This gap in dictionary usage is our primary focus here. Previously
we analyzed nearly 700 Supreme Court cases decided between 1986 and
2011, taken from three fields that together comprise substantial
portions of the Court’s statutory docket: labor and employment law;
business and commercial law; and criminal law. In this Essay, we
examine dictionary use by federal courts of appeals in these same
cases before the Supreme Court granted certiorari and reviewed them.
Our analysis encompasses majority opinions from the circuit courts
in 109 cases where the Supreme Court subsequently made affirmative
use of dictionaries and in 106 cases where the Court’s decisions did
not make use of dictionary definitions.
We find that circuit courts cited to dictionaries in only one-sixth
of the cases where the Supreme Court went on to use dictionaries
after granting certiorari and in only about one of every nineteen
cases in which the Court did not use dictionaries. The frequency of
circuit court citation increased from the early Rehnquist Court
period to the late Rehnquist and early Roberts Court years, but over
that same period the gap between appeals court and Supreme Court
references to dictionaries grew by substantial amounts. Further,
when dictionary definitions were invoked, Supreme Court justices
relied on those definitions to help justify the result (not simply
as citations in dicta) over four-fifths of the time — twice as often
as circuit court judges did when they cited dictionaries. Additional
findings, reported below, support our conclusion that there are
striking differences between the dictionary cultures in the Supreme
Court and the courts of appeals.
We begin by setting forth brief background regarding how our
approach to analysis of dictionary use differs from Calhoun’s.

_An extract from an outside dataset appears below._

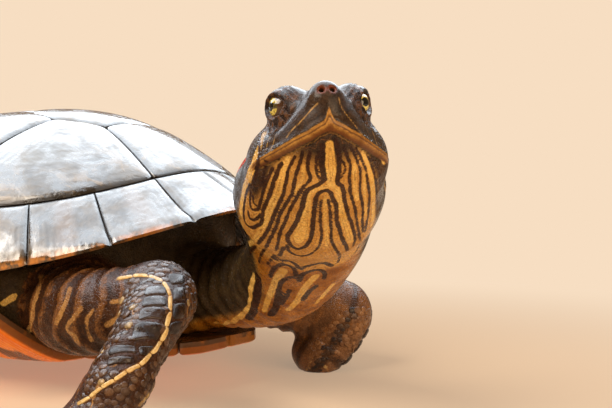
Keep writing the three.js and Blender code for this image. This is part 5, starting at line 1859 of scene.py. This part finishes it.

Contrary to Calhoun’s assertions, there are no direct disagreements
between us when our respective Supreme Court datasets are properly
compared. We then describe our empirical approach to the courts of
appeals data and present our findings, which relate to the basic gap
in frequency of usage and reliance. We also describe some
finer-grained observations regarding number and types of
dictionaries used, and how often the circuit court judges and the
justices define the same word in the same case. Finally, we suggest
possible reasons why the Supreme Court uses and relies on
dictionaries so much more often than circuit courts, and we outline
plans for further research in this area.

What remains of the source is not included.